TEC is campaigning to defend these much needed laws.
See next page for our media releases and updates on the review process.
Less than a decade ago NSW had one of the worst records for land clearing in the world. In 2004 the state sat behind only Indonesia, Bolivia, the Congo and Brazil in the rate at which native vegetation was being bulldozed.
Pre-European vegetation Native vegetation today
In 2003 and 2005 laws were introduced to end broadscale land clearing in NSW. Although slow to be enforced the regulations did result in significant reductions in land clearing across the state, particularly in the ‘wheat belt’ and central west where the problem had been at its worst.

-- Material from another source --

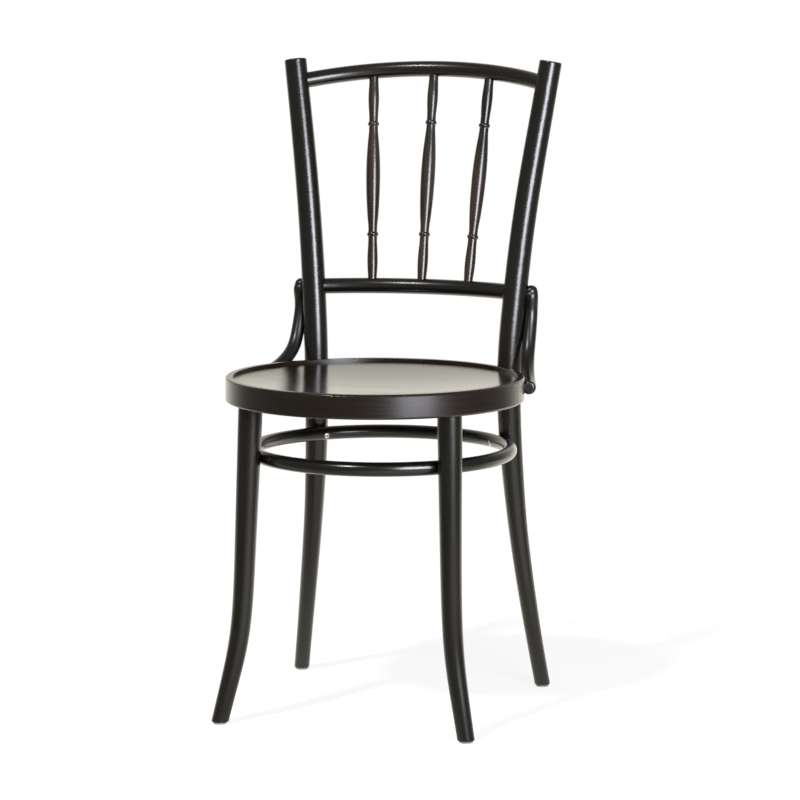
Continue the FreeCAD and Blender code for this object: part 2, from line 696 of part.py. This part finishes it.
spots = [Vec(corner * math.cos(math.radians(60 * i)), corner * math.sin(math.radians(60 * i)), 0)
         for i in range(6)]
for i in range(6):
    head_outline.addGeometry(Part.LineSegment(spots[i], spots[(i + 1) % 6]))
for i in range(6):
    head_outline.addConstraint(Sketcher.Constraint("Coincident", i, 2, (i + 1) % 6, 1))
for i in range(1, 6):
    head_outline.addConstraint(Sketcher.Constraint("Equal", 0, i))
rim = head_outline.addGeometry(Part.Circle(Vec(), UP, corner), True)
head_outline.addConstraint(Sketcher.Constraint("Coincident", rim, 3, -1, 1))
for i in range(6):
    head_outline.addConstraint(Sketcher.Constraint("PointOnObject", i, 1, rim))
head_outline.addConstraint(Sketcher.Constraint("PointOnObject", 0, 1, -1))
at = head_outline.addConstraint(Sketcher.Constraint("Radius", rim, corner))
bind(head_outline, f"Constraints[{at}]", "bolt_head/2", " / cos(30)")
bolt_head = bolt_body.newObject("PartDesign::Pad", "bolt_head_pad")
bolt_head.Profile = head_outline
bind(bolt_head, "Length", "bolt_head_height")
bolt_body.Tip = bolt_head
bolt_seat = bolt_axis + bolt_way * (seat_face - size("washer_thickness"))
bolt_body.Placement = Place(bolt_seat, Turn(UP, bolt_way * -1))
bolt_pilot = cylinder("bolt_pilot", "bolt_shank", bolt_seat, bolt_way, size("bolt_length"))

# Glides: a round plastic foot under each leg, held by a nail whose head is sunk in the sole.
glides = []
for name, line in (("front", leg_line), ("rear", post_line)):
    foot = at_level(line, size("foot_level"))
    spot = Vec(foot.x, foot.y, 0)
    body = new_body(f"glide_{name}_body")
    outline = new_sketch(body, f"glide_{name}_outline", "XZ_Plane")
    closed_outline(outline, [
        ("nail_head/2", "0"),
        ("glide_across/2 - glide_round", "0"),
        ("glide_across/2", "glide_round"),
        ("glide_across/2", "foot_level"),
        ("nail_shank/2", "foot_level"),
        ("nail_shank/2", "nail_recess + nail_head_height"),
        ("nail_head/2", "nail_recess + nail_head_height"),
    ])
    body.Tip = revolve(body, outline, f"glide_{name}_turned")
    body.Placement = Place(spot, Turn())
    nail = new_body(f"nail_{name}_body")
    outline = new_sketch(nail, f"nail_{name}_outline", "XZ_Plane")
    closed_outline(outline, [
        ("0", "nail_recess"),
        ("nail_head/2", "nail_recess"),
        ("nail_head/2", "nail_recess + nail_head_height"),
        ("nail_shank/2", "nail_recess + nail_head_height"),
        ("nail_shank/2", "nail_recess + nail_length - 2"),
        ("0", "nail_recess + nail_length"),
    ])
    nail.Tip = revolve(nail, outline, f"nail_{name}_turned")
    nail.Placement = Place(spot, Turn())
    glides.append((name, body, nail))

# Spindles: turned rods with round tenons; their shoulders are hollowed to sit on the rails.
SPINDLES = (("left", -1), ("centre", 0), ("right", 1))
spindle_tenons = []
for name, side in SPINDLES:
    foot = low_along(side * size("spindle_foot"))
    head = top_along(side * size("spindle_head"))
    way = head - foot
    length = way.Length
    way = way.normalize()
    body = new_body(f"spindle_{name}_blank")
    outline = new_sketch(body, f"spindle_{name}_outline", "XZ_Plane")
    curves = []
    for swell in (SWELL_LOW, SWELL_LONG, SWELL_HIGH):
        curve = Part.BSplineCurve()
        curve.interpolate([Vec(t / 2, share * length, 0) for share, t in swell])
        curves.append(curve)
    parts = [curves[0]]
    for low, high in ((SWELL_LOW, SWELL_LONG), (SWELL_LONG, SWELL_HIGH)):
        start = Vec(low[-1][1] / 2, low[-1][0] * length, 0)
        end = Vec(high[0][1] / 2, high[0][0] * length, 0)
        crest = Vec(BEAD_THICKNESS / 2, (start.y + end.y) / 2, 0)
        parts.append(Part.Arc(start, crest, end))
        parts.append(curves[len(parts) // 2])
    parts.append(Part.LineSegment(Vec(SWELL_HIGH[-1][1] / 2, length, 0), Vec(0, length, 0)))
    parts.append(Part.LineSegment(Vec(0, length, 0), Vec(0, 0, 0)))
    parts.append(Part.LineSegment(Vec(0, 0, 0), Vec(SWELL_LOW[0][1] / 2, 0, 0)))
    for part in parts:
        outline.addGeometry(part)
    body.Tip = revolve(body, outline, f"spindle_{name}_turned")
    body.Placement = Place(foot, Turn(UP, way))
    past = size("spindle_tenon_past")
    slack = size("socket_slack")
    core = cylinder(f"spindle_{name}_core", "spindle_tenon", foot - way * past, way,
                    length + 2 * past)
    socket = cylinder(f"spindle_{name}_socket", "spindle_tenon + joint_slack",
                      foot - way * (past + slack), way, length + 2 * (past + slack))
    spindle_tenons.append(socket)
    shaped = cut_by(f"spindle_{name}_shaped", body, [low_blank, top_blank])
    finish(f"spindle_{name}", fused(f"spindle_{name}", [shaped, core]))

# Rails: their ends are hollowed to fit round the posts and carry a turned tenon.
post_left_blank = doc.addObject("Part::Mirroring", "post_left_blank")
post_left_blank.Source = post_body
post_left_blank.Normal = Vec(1, 0, 0)
post_holes = []
for name, blank, end, way in (("top_rail", top_blank, top_end, top_way),
                              ("lower_rail", low_blank, low_end, low_way)):
    root = size("rail_tenon_root")
    past = size("rail_tenon_past")
    left_end = Vec(-end.x, end.y, end.z)
    left_way = Vec(-way.x, way.y, way.z)
    tenons = [
        cylinder(name + "_tenon_right", "rail_tenon", end - way * root, way, root + past),
        cylinder(name + "_tenon_left", "rail_tenon", left_end - left_way * root, left_way,
                 root + past),
    ]
    post_holes.append(cylinder(name + "_socket", "rail_tenon + joint_slack", end - way * root, way,
                               root + past + size("socket_slack")))
    shaped = cut_by(name + "_shaped", blank, [post_body, post_left_blank])
    with_tenons = fused(name + "_with_tenons", [shaped] + tenons)
    finish(name, cut_by(name, with_tenons, spindle_tenons))

# Back posts, drilled and notched: the ring sits 2 mm deep in the post, the hoop in a hollow.
front_nail = glides[0][2]
rear_nail = glides[1][2]
post_right = cut_by("back_post_right", post_body, [
    ring_disc, hoop_body, bolt_pilot, hoop_screws[1][0], high_screw[0], rear_nail] + post_holes)
finish("back_post_right", post_right)
mirrored("back_post_left", post_right)

leg_right = cut_by("front_leg_right", leg_body, [hoop_body, hoop_screws[0][0], front_nail])
finish("front_leg_right", leg_right)
mirrored("front_leg_left", leg_right)

brace_right = cut_by("side_brace_right", brace_body, [
    post_body, ring_disc, high_screw[0], high_screw[2], low_screw[0], low_screw[2]])
finish("side_brace_right", brace_right)
mirrored("side_brace_left", brace_right)

# Seat ring, drilled on both sides for the legs, the coach screws and the brace screws.
right_holes = fused("ring_holes_right", [leg_socket, washer_spot, ring_bolt_hole, low_screw[0]])
left_holes = doc.addObject("Part::Mirroring", "ring_holes_left")
left_holes.Source = right_holes
left_holes.Normal = Vec(1, 0, 0)
finish("seat_ring", cut_by("seat_ring", ring_body, [right_holes, left_holes]))

# Leg hoop, drilled for its four screws.
hoop_right = fused("hoop_holes_right", [hoop_screws[0][0], hoop_screws[0][2],
                                        hoop_screws[1][0], hoop_screws[1][2]])
hoop_left = doc.addObject("Part::Mirroring", "hoop_holes_left")
hoop_left.Source = hoop_right
hoop_left.Normal = Vec(1, 0, 0)
finish("leg_hoop", cut_by("leg_hoop", hoop_body, [hoop_right, hoop_left]))

for name, body, nail in glides:
    finish(f"glide_{name}_right", body)
    mirrored(f"glide_{name}_left", body)


def both_sides(name, items):
    """A group of equal fasteners: the right-hand ones and their mirrored twins."""
    twins = []
    for item in items:
        twin = doc.addObject("Part::Mirroring", item.Name + "_twin")
        twin.Source = item
        twin.Normal = Vec(1, 0, 0)
        twins.append(twin)
    group = doc.addObject("Part::Compound", name)
    group.Links = items + twins
    finish(name, group)


both_sides("glide_nails", [front_nail, rear_nail])
both_sides("hoop_screws", [hoop_screws[0][1], hoop_screws[1][1]])
both_sides("brace_upper_screws", [high_screw[1]])
both_sides("brace_lower_screws", [low_screw[1]])
both_sides("post_coach_screws", [bolt_body])
both_sides("post_washers", [cut_by("post_washer", washer_disc, [washer_hole])])

doc.recompute()

# Nothing is written unless every object worked and every piece is sound.
faults = [o.Name for o in doc.Objects if "Invalid" in o.State or "Error" in o.State]
if faults:
    raise SystemExit("failed objects: " + ", ".join(faults))
EXPECTED = {"glide_nails": 4, "hoop_screws": 4, "brace_upper_screws": 2,
            "brace_lower_screws": 2, "post_coach_screws": 2, "post_washers": 2}
for name, item in finished.items():
    shape = item.Shape
    if shape.isNull() or not shape.isValid():
        raise SystemExit("unsound piece: " + name)
    if len(shape.Solids) != EXPECTED.get(name, 1):
        raise SystemExit(f"{name} has {len(shape.Solids)} solids")
for name, item in sorted(finished.items()):
    item.Shape.exportStep(os.path.join("parts", name + ".step"))
    box = item.Shape.BoundBox
    print(f"{name}: {box.XLength:.1f} x {box.YLength:.1f} x {box.ZLength:.1f} mm, "
          f"{item.Shape.Volume / 1000:.1f} cm3")
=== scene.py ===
import math

import bpy
import numpy
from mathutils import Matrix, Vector


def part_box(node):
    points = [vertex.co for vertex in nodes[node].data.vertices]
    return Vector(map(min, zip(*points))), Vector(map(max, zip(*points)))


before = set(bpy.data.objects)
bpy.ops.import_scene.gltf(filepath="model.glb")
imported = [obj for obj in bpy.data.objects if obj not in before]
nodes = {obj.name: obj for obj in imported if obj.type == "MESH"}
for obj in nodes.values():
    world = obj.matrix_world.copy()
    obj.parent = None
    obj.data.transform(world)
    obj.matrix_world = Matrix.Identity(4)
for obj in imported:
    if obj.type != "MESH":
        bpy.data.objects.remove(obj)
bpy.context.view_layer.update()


# Seat ring: one beech lath steamed and bent round, its ends glued in a long scarf at the back.
# It is turned outside, rebated inside for the panel, stained nearly black and lacquered satin.

class Wire:
    """A socket in a finish's node tree. Sums of wires and numbers add their own Math nodes."""

    def __init__(self, tree, socket=None):
        self.tree = tree
        self.socket = socket

    def add(self, kind, settings=None, sockets=None, out=0):
        """Any other node: its settings are set first, then the values or wires of its sockets."""
        node = self.tree.nodes.new("ShaderNode" + kind)
        for name, value in (settings or {}).items():
            setattr(node, name, value)
        for name, value in (sockets or {}).items():
            if isinstance(value, Wire):
                self.tree.links.new(value.socket, node.inputs[name])
            else:
                node.inputs[name].default_value = value
        return Wire(self.tree, node.outputs[out] if node.outputs else None)

    def beside(self, out):
        """Another output of the same node."""
        return Wire(self.tree, self.socket.node.outputs[out])

    def maths(self, operation, first, second):
        return self.add("Math", {"operation": operation}, {0: first, 1: second})

    def __add__(self, other):
        return self.maths("ADD", self, other)

    def __radd__(self, other):
        return self.maths("ADD", other, self)

    def __sub__(self, other):
        return self.maths("SUBTRACT", self, other)

    def __rsub__(self, other):
        return self.maths("SUBTRACT", other, self)

    def __mul__(self, other):
        return self.maths("MULTIPLY", self, other)

    def __rmul__(self, other):
        return self.maths("MULTIPLY", other, self)

    def __pow__(self, other):
        return self.maths("POWER", self, other)

    def ramp(self, low, high):
        """0 at low, 1 at high, and a smooth step between."""
        return self.add("MapRange", {"interpolation_type": "SMOOTHSTEP"},
                        {"Value": self, "From Min": low, "From Max": high})

    def tint(self, first, second):
        """The first colour where this wire is 0 and the second where it is 1. A Mix node has
        sockets of one name for each kind of data, so its colours are taken by number."""
        return self.add("Mix", {"data_type": "RGBA"}, {"Factor": self, 6: first, 7: second}, out=2)

    def noise(self, scale, detail):
        """Soft blots over a place, about 1 / scale metres across."""
        return self.add("TexNoise", None, {"Vector": self, "Scale": scale, "Detail": detail})

    def here(self):
        """The place on the object, in metres in the chair's own frame."""
        return self.add("TexCoord", out="Object")


def new_finish(name):
    finish = bpy.data.materials.new(name)
    finish.use_nodes = True
    finish.node_tree.nodes.clear()
    return finish, Wire(finish.node_tree)


def split(start, place):
    """The three parts of a vector."""
    x = start.add("SeparateXYZ", None, {0: place})
    return x, x.beside("Y"), x.beside("Z")


def shade(colour, factors):
    """A colour with each of its channels scaled."""
    return (*(channel * factor for channel, factor in zip(colour, factors)), 1)


def bent_round(low, high, width, scarf):
    """A lath bent to a full circle. Gives its fibres (along it, across it and up it) and the glue
    line at the back, where its outer end tapers away over the inner one for the scarf's length."""
    middle = (low + high) / 2
    radius = (high.x - low.x) / 2

    def laid_out(start):
        shifted = start.add("VectorMath", {"operation": "SUBTRACT"},
                            {0: start.here(), 1: tuple(middle)})
        x, y, z = split(start, shifted)
        reach = (x * x + y * y) ** 0.5
        past_scarf = x - (reach - (radius - width / 2)) * (scarf / width)
        return past_scarf, y, reach, z

    def grain(start):
        past_scarf, y, reach, z = laid_out(start)
        return start.maths("ARCTAN2", past_scarf, 0 - y) * radius, reach, z

    def glue(start):
        past_scarf, y, reach, z = laid_out(start)
        line = 1 - (past_scarf * past_scarf).ramp(1e-7, 6e-7)
        at_back = y.ramp(-0.01, 0.01)
        return line * at_back
    return grain, glue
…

A majority of farmers value their environment and are able to use NSW’s Native Vegetation laws to their advantage. Current laws encourage landowners to formulate a plan for their land, access funding to protect native vegetation on their properties, and at the same time gain a better understanding of what environmental assets their area contains. Property values are also known to be higher on land where native vegetation has been retained, while pockets of native vegetation are also known to lessen water losses and provide habitat for the natural predators of farm pests.
However, some farmers wish to entirely remove the laws that protect our landscapes and there is also significant pressure to weaken the scientifically developed rules that control applications to clear.
Twenty two mammal, 56 bird, 12 reptile, 4 amphibian and over 140 plant species listed as threatened in NSW have been named by the NSW Scientific Committee as being adversely affected by land clearing. Federal Environment Department figures show that for every 100 hectares of woodland cleared the habitat of 1,000 to 2,000 birds is permanently destroyed, while in some ecosystems up to 200 reptiles will be killed per hectare cleared.
Weakening the laws will once again putt millions of hectares of bushland at risk.